Ceci is also scheduled for arbitration next Wednesday and if the trend holds, neither Senator will get to the hearing. Last year, 30 players filed and only one, Nate Schmidt, didn’t reach an agreement before seeing the arbitrator.

This summer 44 have filed, and with just 11 hearings to go, only Winnipeg defenceman Jacob Trouba and Calgary defenceman Brett Kulak made it to their hearing. In each case, the arbitrator went right down the middle between the player ask and team offer – awarding Trouba $5.5 million and Kulak $900,000.

As the process goes, the sides exchange briefs 48 hours prior to hearings – which is Wednesday for Stone and Monday for Ceci – and can negotiate until seconds before meeting with the arbitrator, where players can hear some uncomplimentary remarks from their employers.

“A lot of teams don’t want to get to that (48-hour) period,” said Poulin. “It’s like going into the room.”

After that, it’s completely in the hands of the arbitrator – other than for the team’s right to walk away from the player if the award is above the league average salary.

That won’t happen with the Senators, but neither can we be sure they’ll follow the trend and sign Ceci and Stone before the hearings. The teams’ big picture “game plan” remains pressed to its vests, but it should include locking up both players.

If it doesn’t …

While Stone’s contract had a $3.5-million average annual value, his representatives will point out that his salary last season was $4.5 million, and use that as a starting point.

From there, the back and forth begins with each side having 90 minutes (plus timeouts) to present their case.

“With a player like Mark Stone, could they softly tread that he’s been a little bit injury prone, or he hasn’t played in all 82 games?” said Poulin. “And if I were rebutting that, I would say yeah, and he’s still been your leading scoring forward, or your leading scorer, despite the fact. He played 58 games last year and he tied for first in team scoring. He’s even better than that.’

Team success is a factor that is considered, as are comparable players around the league. Poulin says Stone warrants a salary somewhere between the high $6-million range to $8 million.

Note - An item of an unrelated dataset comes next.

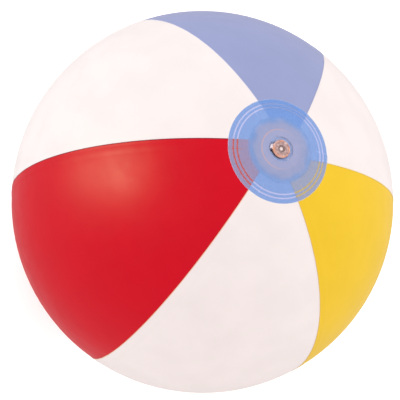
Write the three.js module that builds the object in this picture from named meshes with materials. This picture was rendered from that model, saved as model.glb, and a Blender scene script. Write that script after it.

“I’m a huge, huge Mark Stone fan, and I have been for a few years now,” said Poulin. “I think from an all-round standpoint, he’s one of the top players in the game. Now he doesn’t bring the points maybe that someone does, but the numbers are going to be really interesting to me. I have him as one of the top forwards in the league, and you have to be paid accordingly if you are that player.”

The Senators have some decisions to make about defenceman Cody Ceci. (AP/PHOTO)

While analytical stats are now allowed to be used in arbitration – and Ceci’s aren’t very good – Poulin likes the 24-year old blue liner who had a $2.5-million AAV with his last deal and a salary of $3.35 million in 2017-18.

“I followed him really closely in his draft year … he was looked at as a really top offensive player,” said Poulin. “When he got to Ottawa, they worked hard on his defence, and he became more of a shutdown guy. And he fulfilled that role. He’s a top four pairing guy. A right shot D, which you hear all the clamouring for of the value of a right-shot D in the NHL, and you can’t get them.

“He’s a guy who has maybe flown under the radar a little bit in Ottawa, and I think has an upside that’s pretty good.”

Poulin thinks Ceci is worth a salary as much $5 million.

“You just saw Trouba get 5.5, in that range, and I think Cody Ceci, probably from a hockey standpoint would be a notch below that, but pretty close,” he said. “He’s still a young player, and he’s developed to a fairly solid point the things they’ve asked him to do that he wasn’t strong with coming in.”

Poulin thinks there’s a better chance Ceci makes it to the arbitrator than Stone “because it’s happening first.

“If that one does, it may affect Stone’s as well, and the outcome of that one,” he said. “One may be tied to the other in a more significant manner than we really think right now.”